Charan Singh is a PhD candidate in Photography at the
Royal College of Art, whose photographic practice is informed by his thirteen
years of HIV/AIDS work and community activism in India. The series he is
showing at GFEST, Kothis, Hijras, Giriyas and Others (2013-ongoing), depicts
different communities of men with their own sexual identities. Indigenous terms
used by queer working class and transgendered men, “kothis” are effeminate and
underprivileged, “hijras” are eunuchs and “giriyas” are their partners. Singh
seeks to depict his subjects outside of the typical – and negative – HIV/AIDS
narrative of victimhood, again suggesting an alternative future. Many of his
sitters, whom he photographs in the local community centre, have adopted poses
from heroines of popular television serials or have modelled themselves on
famous courtesan characters from classic Bollywood films of the 1950s and 60s.
Breaking free from the oppression of labels and stigma, these men celebrate
their sexuality and Asian cultural tradition.
The third artist under Petry’s curatorial lead is Maya
Chowdhry, a writer and “inTer-aCtive artist”, whose site-specific installation
primarily focuses on immersion, incorporating elements of text, film,
animation, photography and cyberspace.
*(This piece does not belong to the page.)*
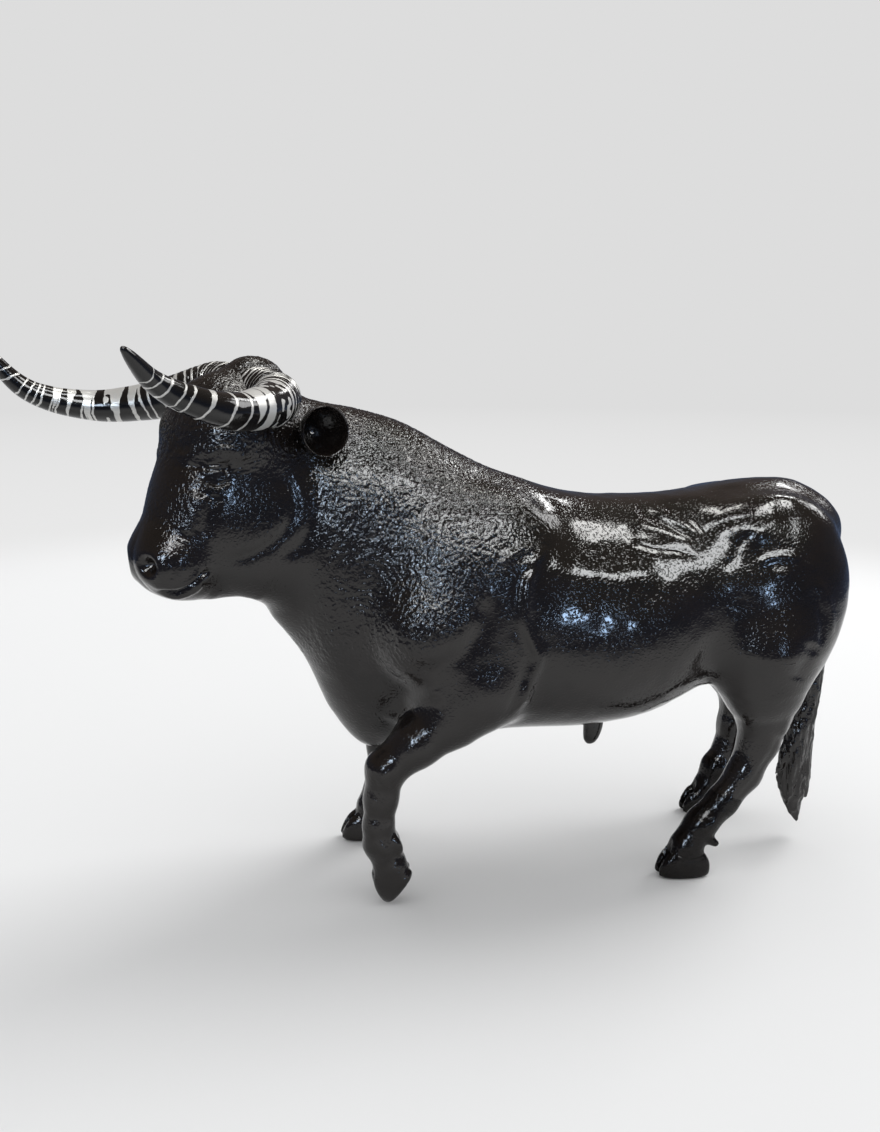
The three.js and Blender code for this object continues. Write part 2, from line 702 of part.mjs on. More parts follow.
function legCasting(name) {
  const leg = legs[name];
  const xs = leg.joints.map(([x]) => x);
  const low = [Math.min(...xs) - 60, leg.side > 0 ? 4 : -104, leg.joints[2][2] - 4];
  const high = [Math.max(...xs) + 70, leg.side > 0 ? 104 : -4, 190];
  const root = solid(skin(bodyClay, low, high, legStep));
  const shank = mirrored([...leg.joints.slice(1), leg.coronet], leg.side);
  const shaft = limbSweep(shank, [...leg.radii.slice(1), coronetRadius], legNarrow, 12, 14);
  const pieces = [solid(shaft), ...foot(leg)];
  const shaped = pieces.reduce((whole, piece) => whole.add(piece), root);
  const parted = shaped.intersect(legSpace(rootOf(name), leg.side, airGap / 2)).subtract(ground);
  return parted.subtract(solid(rod(rodLine(name), rodRadius, airGap)));
}

function headCasting() {
  const low = [-320, -100, 195];
  const high = [-140, 60, 400];
  let head = solid(skin(bodyClay, low, high, headStep)).intersect(headSpace(airGap / 2));
  const sockets = [
    ...Object.values(hornLines).map((horn) => hornGeometry(horn, airGap)),
    rod(hornBarLine(), rodRadius, airGap),
    rod(neckBarLine(), rodRadius, airGap),
    earGeometry(-1, airGap), earGeometry(1, airGap),
  ];
  for (const socket of sockets) head = head.subtract(solid(socket));
  return head;
}

// Assembly

const bull = new THREE.Group();
bull.position.set(...groundShift);

function place(name, geometry, finish) {
  const piece = new THREE.Mesh(geometry, new THREE.MeshStandardMaterial(finish));
  piece.name = name;
  bull.add(piece);
}

const trunk = trunkCasting();
const leftHalf = beyond([0, -airGap / 2, 0], [0, -1, 0]);
const rightHalf = beyond([0, airGap / 2, 0], [0, 1, 0]);
place('body_shell_left', surface(trunk.intersect(leftHalf)), lacquer);
place('body_shell_right', surface(trunk.intersect(rightHalf)), lacquer);
place('head_casting', surface(headCasting()), lacquer);
for (const name of Object.keys(legs)) {
  place(name, surface(legCasting(name)), lacquer);
  place(name.replace('leg', 'leg_rod'), legRod(name), steel);
}
for (const [name, horn] of Object.entries(hornLines)) {
  const bored = solid(hornGeometry(horn)).subtract(solid(rod(hornBarLine(), rodRadius, airGap)));
  place(name, surface(bored), hornPaint);
}
place('ear_left', earGeometry(-1), lacquer);
place('ear_right', earGeometry(1), lacquer);
const tailBore = solid(rod(tailWireLine(), tailWireRadius, airGap));
place('tail', surface(solid(tailGeometry()).subtract(tailBore)), lacquer);
place('tail_wire', rod(tailWireLine(), tailWireRadius), steel);
place('sheath', sheathGeometry(), lacquer);
place('spine_bar', spineBar(), steel);
place('front_cross_bar', crossBar(frontCross), steel);
place('rear_cross_bar', crossBar(rearCross), steel);
place('neck_bar', rod(neckBarLine(), rodRadius), steel);
place('horn_bar', rod(hornBarLine(), rodRadius), steel);

export default bull;
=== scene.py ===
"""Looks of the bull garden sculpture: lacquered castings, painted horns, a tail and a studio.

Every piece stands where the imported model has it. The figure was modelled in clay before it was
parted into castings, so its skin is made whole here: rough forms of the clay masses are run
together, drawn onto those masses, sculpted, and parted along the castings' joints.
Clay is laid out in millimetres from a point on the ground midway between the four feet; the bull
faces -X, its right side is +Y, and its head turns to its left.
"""

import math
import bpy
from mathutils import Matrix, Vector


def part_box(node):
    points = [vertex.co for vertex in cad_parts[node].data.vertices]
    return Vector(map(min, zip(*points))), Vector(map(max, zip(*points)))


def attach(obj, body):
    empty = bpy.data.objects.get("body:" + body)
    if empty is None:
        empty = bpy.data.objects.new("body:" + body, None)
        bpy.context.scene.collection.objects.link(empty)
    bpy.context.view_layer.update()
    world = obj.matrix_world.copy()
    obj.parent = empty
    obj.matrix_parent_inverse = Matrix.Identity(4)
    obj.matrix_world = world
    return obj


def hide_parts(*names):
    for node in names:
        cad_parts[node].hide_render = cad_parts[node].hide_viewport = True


bl_info = {
    "name": "Bull garden sculpture",
    "version": (1, 0, 0),
    "blender": (4, 5, 0),
    "location": "View3D > Sidebar > Bull",
    "description": "Sculpts and finishes the bull's castings, horns, ears and tail",
    "category": "Add Mesh",
}

import bpy
import numpy as np
from bpy.props import FloatProperty, FloatVectorProperty, PointerProperty
from mathutils import Matrix, Vector

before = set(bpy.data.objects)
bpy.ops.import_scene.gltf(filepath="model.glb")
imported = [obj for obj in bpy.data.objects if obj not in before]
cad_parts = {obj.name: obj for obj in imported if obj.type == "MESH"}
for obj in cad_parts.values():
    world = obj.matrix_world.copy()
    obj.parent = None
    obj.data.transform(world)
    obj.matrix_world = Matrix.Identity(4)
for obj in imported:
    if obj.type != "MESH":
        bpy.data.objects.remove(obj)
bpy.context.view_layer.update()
MM = 0.001

# The clay's layout point in the frame, from the spine bar that it was laid out round
SPINE_LOW, SPINE_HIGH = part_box("spine_bar")
SPINE_MIDDLE_X = 44.0
LAYOUT = np.array([
    (SPINE_LOW.x + SPINE_HIGH.x) / 2 - SPINE_MIDDLE_X * MM,
    (SPINE_LOW.y + SPINE_HIGH.y) / 2,
    0.0,
])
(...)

Produced in collaboration with Sarah
Hymas, Ripple – a brand new work – comprises three poetic sculptures, made from
paper collage, that link with an app to offer a full, online experience, examining
the impact of climate change on the Indian subcontinent. This time the fragile
future is that of Earth itself, although, necessarily, its population will bear
the brunt.
The second guest curator, Simon Tarrant, brings
together two artists who are already sometime collaborators, both belonging to
Collective Creativity: Raju Rage and Raisa Kabir. Describing art as a means to
forge creative survival, Rage is an interdisciplinary artist, who focuses on
de-con-structive techniques of resistance, such as interruption, confusion,
disturbance and anti-performance. For GFEST, Rage presents the experimental, multisensory
moving image Project/ed, where archival images of South Asian migration are
overlaid on to a gender-non-conforming body. For Rage, this conflict between
such complex identities and bodies and the strictures of western binaries is a
focal point. Rites and rituals, liminalities and transgressions are brought
together and confronted in a visual and affective layering. Alongside the
projection, Rage shows a series of collages – a literal palimpsest and a
colourful explosion of Bollywood kitsch, media portrayals of terrorism, Hindu
imagery and Rage’s alterego, Monster Terrorist Fag. Woven out of text and comic
illustration, photography and allusions to film, the narratives speak the
unspoken, destabilising yet restabilising, tearing apart and reaffirming
identities and cultures.
The fifth point on the visual arts star is Kabir, who
presents a series of photographic essays, or montages, on South Asian queer
diaspora and identities, interrogating them through the medium of dress. A
trained weaver, who also regularly incorporates textiles into her work, Kabir’s
images accompany queer femmes of colour as they go about their day, navigating
an (in)visible space, seeking to both present and hide aspects of their
non-conforming gender. The barbershop features as a venue at which gender
stereotypes are assumed and accordingly crafted and the temple – supposedly a
location to unite and bring together – is shown as a site of separation and
segregation. Rage, whose own body refuses to conform, is also the subject of a multi-part
montage. In much a similar vein, the two artists’ works present, de-construct
and, in part, re-construct the status quo, pointing to both the fragile future
that exists for LGBTQI South Asians if nothing changes, but also the fragility
of the very assumptions and prejudices that require breaking down. Through art
like theirs – and events like GFEST – this process can be begun, promising not
a fragile, but a strong, healthy and equal future, for LGBTQI people across the
globe.
Translating these aesthetically eastern voices into orally
western classical music, Tonal Future offers a companion festival within the GFEST
solar system. A number of musicians have been invited to select and perform
works that, for them, encapsulate the theme of (Complacent Present..) ..Fragile Future? In particular,
Rathod asked participating artists to consider compositions that exemplify the
concept of fragility through the technique employed in the development or
playing of the piece – be that through polyphony or the use of multiple rhythmic
variations – or that evoke a sense of fragility through the sound that is
produced; to look at compositions created by LGBTQI composers; and to select compositions
that are recognisable and might, accordingly, engage a broader audience.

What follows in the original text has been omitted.